España, hoy, no es una gran nación porque ha renunciado voluntaria y colectivamente (e insisto en los dos adverbios) a todos los instrumentos que pueden garantizar tal cosa. De entrada, no hay gran nación si no hay Estado que la sostenga, pero España ha entregado a manos ajenas todos los resortes básicos de la soberanía estatal: nuestros ejércitos están a lo que digan los norteamericanos, nuestra moneda está a lo que diga Francfort, nuestra agricultura y nuestra industria están a lo que diga Bruselas y nuestras fronteras están a lo que diga Marruecos (o quien sea). Después, toda nación muere si nadie se ocupa de recordar que existe, pero España lleva más de medio siglo dedicada afanosamente a la tarea de echar toneladas de tierra (y de basura) sobre la idea nacional y financiando la sepultura con inacabables fondos públicos: por un lado, legitimando políticamente a cualquier separatismo; por otro, estimulando el nacimiento de identidades locales al calor de las oligarquías autonómicas, y sobre todo, adoptando como doctrina de Estado, a derecha e izquierda, la aniquilación de la identidad nacional, lo mismo en los programas de enseñanza que en las inversiones culturales del poder público y, por supuesto, en la política general. El resultado de todo eso es un país que en lo demográfico se extingue y en lo cultural agoniza, adormecido bajo la batuta de gobiernos corruptos que han reducido la democracia a un circo y la política, a un juego malabar.
¿Y qué hacer?
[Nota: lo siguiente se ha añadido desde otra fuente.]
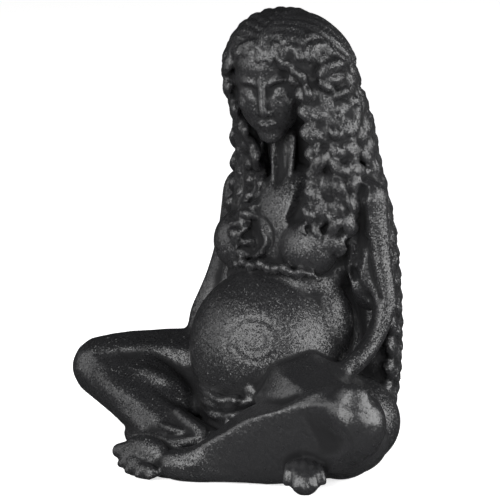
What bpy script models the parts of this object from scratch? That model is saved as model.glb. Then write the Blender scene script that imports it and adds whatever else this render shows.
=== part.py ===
# Seated mother-goddess figurine, carved from one block of black obsidian.
# She sits cross-legged with her hands under a round belly, her head bowed, and long crimped
# hair falls over her breasts and down her back to the ground. Metres, +Z up; her face looks
# along -Y and her left side is +X. She stands on the flat of her own underside.
import math

import bmesh
import bpy
import numpy as np
from mathutils import Matrix, Vector
from mathutils.kdtree import KDTree

HEIGHT = 0.080  # floor to crown
SHARE = HEIGHT / 80  # pose and carving are drawn on a figure 80 shares tall
BLEND_VOXEL = 0.75 * SHARE  # grain of the body under the carving
CARVE_VOXEL = 0.45 * SHARE  # grain of the carved skin
FACETS = 9400  # triangles kept in the finished solid

HEAD_AT = Vector((-1.0, -7.5, 68.6))
HEAD_TURN = math.radians(31)  # towards her left
HEAD_BOW = math.radians(14)
HEAD_LEAN = math.radians(5)  # crown towards her right
CAP_AT = Vector((-0.5, -3.0, 68.6))  # middle of the hair over her skull
CAP_RADIUS = 10.9
CAP_RISE = Vector((-0.08, -0.08, 1.02))  # the crown lies forward of the nape
FACE_EDGE = (math.radians(136), math.radians(121))  # hair parts for the face, right and left
BELLY_AT = Vector((0.0, -8.7, 20.9))
BELLY_RADIUS = 14.3
SHIN_EDGE = Vector((21.7, -23.6, 14.1))  # on the ridge of her left shin, over its flat face
SHIN_FACING = (math.radians(28), math.radians(-11))  # that face looks to her left and down

# falls of hair in front of her shoulders, outer and inner, right side then left
FRONT_FALL = (
    ([(-11.2, -5.6, 61), (-11.3, -5.4, 56), (-11.8, -4.8, 51.5), (-12.4, -4.6, 47),
      (-12.8, -5.6, 42), (-12.4, -8.0, 37)],
     [(-7.4, -9.6, 61), (-5.8, -8.2, 56), (-4.6, -7.0, 51.5), (-4.0, -7.6, 47),
      (-4.0, -10.8, 43), (-4.2, -13.4, 38.5)]),
    ([(12.2, -2.2, 61), (13.2, -2.0, 56), (14.2, -2.0, 51.5), (14.8, -3.2, 47),
      (14.6, -5.0, 42.5), (14.0, -6.6, 38.5)],
     [(9.6, -8.0, 61), (10.0, -7.0, 56), (10.2, -6.6, 51.5), (10.0, -8.0, 48),
      (9.8, -10.6, 45), (9.4, -12.4, 42.4)]),
)
# fall of hair behind her: height, how far back its middle lies, half width and half depth
BACK_FALL = (
    (-6, 3.0, 10.5, 7.4), (0, 3.6, 12.0, 8.0), (12, 4.7, 14.4, 8.6), (22, 5.0, 15.1, 8.8),
    (33, 4.6, 15.0, 8.8), (43, 3.8, 14.1, 8.7), (54, 1.9, 12.1, 8.8), (64, 0.0, 10.8, 8.8),
    (74, -2.6, 8.4, 7.4),
)
FRONT_FLATNESS = 0.45  # of the fall's own depth, on its side towards her back
FALLS_BEHIND = math.radians(98)  # locks that start nearer her spine than this hang at her back
SIDE_LOCKS = 9  # from her spine to the edge of her face, each side
LOCK_GIRTH = 1.75
WAVE_LENGTH = 5.0
WAVE_SWING = 0.75  # of a lock from side to side
WAVE_LIFT = 0.45  # of a lock in and out


def clear_scene():
    for old in list(bpy.data.objects):
        bpy.data.objects.remove(old)


def head_frame():
    """Her own left, back and up at the turned, bowed and leaning head, in shares."""
    turn = Matrix.Rotation(HEAD_TURN, 4, "Z")
    bow = Matrix.Rotation(HEAD_BOW, 4, "X")
    lean = Matrix.Rotation(-HEAD_LEAN, 4, "Y")
    return Matrix.Translation(HEAD_AT) @ turn @ bow @ lean


def on_head(left, forward, up):
    """A point of the head, in shares from its centre."""
    return head_frame() @ Vector((left, -forward, up))


def ball(stone, centre, radii, turn=None):
    """Adds an ellipsoid to the stone."""
    sizes = Vector(radii) if hasattr(radii, "__len__") else Vector((radii,) * 3)
    place = Matrix.Translation(Vector(centre) * SHARE)
    if turn is not None:
        place = place @ turn.to_4x4()
    place = place @ Matrix.Diagonal((*(sizes * SHARE), 1.0))
    bmesh.ops.create_icosphere(stone, subdivisions=3, radius=1.0, matrix=place)


def spline(knots, steps):
    """A smooth run of points through knots of any number of values each."""
    ends = [knots[0], *knots, knots[-1]]
    run = []
    for a, b, c, d in zip(ends, ends[1:], ends[2:], ends[3:]):
        for i in range(steps):
            t = i / steps
            run.append(
                [
                    0.5 * (2 * q + (r - p) * t + (2 * p - 5 * q + 4 * r - s) * t * t
                           + (3 * q - p - 3 * r + s) * t * t * t)
                    for p, q, r, s in zip(a, b, c, d)
                ]
            )
    run.append(list(knots[-1]))
    return run


def sweep(stone, run, sides=10):
    """Adds a round limb with domed ends along points of x, y, z and girth, in shares."""
    points = [Vector(p[:3]) for p in run]
    girths = [p[3] for p in run]
    ways = [(points[min(i + 1, len(points) - 1)] - points[max(i - 1, 0)]).normalized()
            for i in range(len(points))]
    dome = [math.radians(a) for a in (72, 45, 20)]
    rings = [(points[0] - ways[0] * girths[0] * math.sin(a), ways[0], girths[0] * math.cos(a))
             for a in dome]
    rings += list(zip(points, ways, girths))
    rings += [(points[-1] + ways[-1] * girths[-1] * math.sin(a), ways[-1],
               girths[-1] * math.cos(a)) for a in reversed(dome)]
    side = ways[0].orthogonal().normalized()
    loops = []
    for centre, way, girth in rings:
        side = (side - way * side.dot(way)).normalized()
        other = way.cross(side)
        loops.append(
            [
                stone.verts.new(
                    (centre + (side * math.cos(a) + other * math.sin(a)) * girth) * SHARE
                )
                for a in (2 * math.pi * k / sides for k in range(sides))
            ]
        )
    for low, high in zip(loops, loops[1:]):
        for k in range(sides):
            n = (k + 1) % sides
            stone.faces.new((low[k], low[n], high[n], high[k]))
    stone.faces.new(list(reversed(loops[0])))
    stone.faces.new(loops[-1])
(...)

Bueno, en realidad es muy simple: actuar exactamente al contrario de como se ha venido actuando en todos los órdenes antes enumerados. Y sobre este punto, si no hay razones para el optimismo, tampoco las hay para el pesimismo. Lo más importante que ha pasado en la cultura española en el último medio siglo es el movimiento de reapropiación de la identidad nacional por parte de la gente (eso que antes se llamaba «el pueblo» y que quizá haya que volver a llamar así). Para constatarlo basta entrar en una librería, bucear en las redes o, más primariamente, mirar los rostros de los chavales que coreaban «Gibraltar español» en los festejos de la Eurocopa. Todo eso era inimaginable hace sólo quince años. Y lo más relevante es que esta ola de reespañolización de la conciencia colectiva se ha construido expresamente contra el poder, contra ese ominoso discurso institucional de la anti-España. Pues bien: del mismo modo que lo nacional está resucitando en la cultura, puede hacerlo en la esfera de lo político. Eso exigirá, es verdad, voluntades firmes y mucha convicción, porque la atmósfera del poder parece empujar en sentido contrario. Y sin embargo, ¿acaso no es esa voluntad de reconstruir las soberanías nacionales lo que estamos viendo surgir un poco por todas partes?
El orden mundial vigente se ha construido sobre el designio de disolver lo nacional, especialmente en el ámbito de eso que aún se llama «Occidente», pero tal orden se está cuarteando a ojos vistas. De hecho, este es seguramente el dato más relevante de nuestro tiempo. Algo nuevo está naciendo. Algo que no tiene por qué ser hermoso ni pacífico (¿cuándo lo es?), pero que, en cualquier caso, va a determinar nuestras vidas para los decenios venideros. A nosotros nos corresponde intentar sobrevivir en ese nuevo mundo con una voz propia. Recordar Lepanto o la conquista de América está bien; incluso es imprescindible para no olvidar quiénes somos. Pero recordar que fuimos una gran nación en el pasado no equivale a seguir siéndolo en el presente. Para esto otro hace falta recuperar aquella voluntad que en algún momento perdimos. Esa debería ser la tarea prioritaria si queremos que algún día España sea, efectivamente, una gran nación.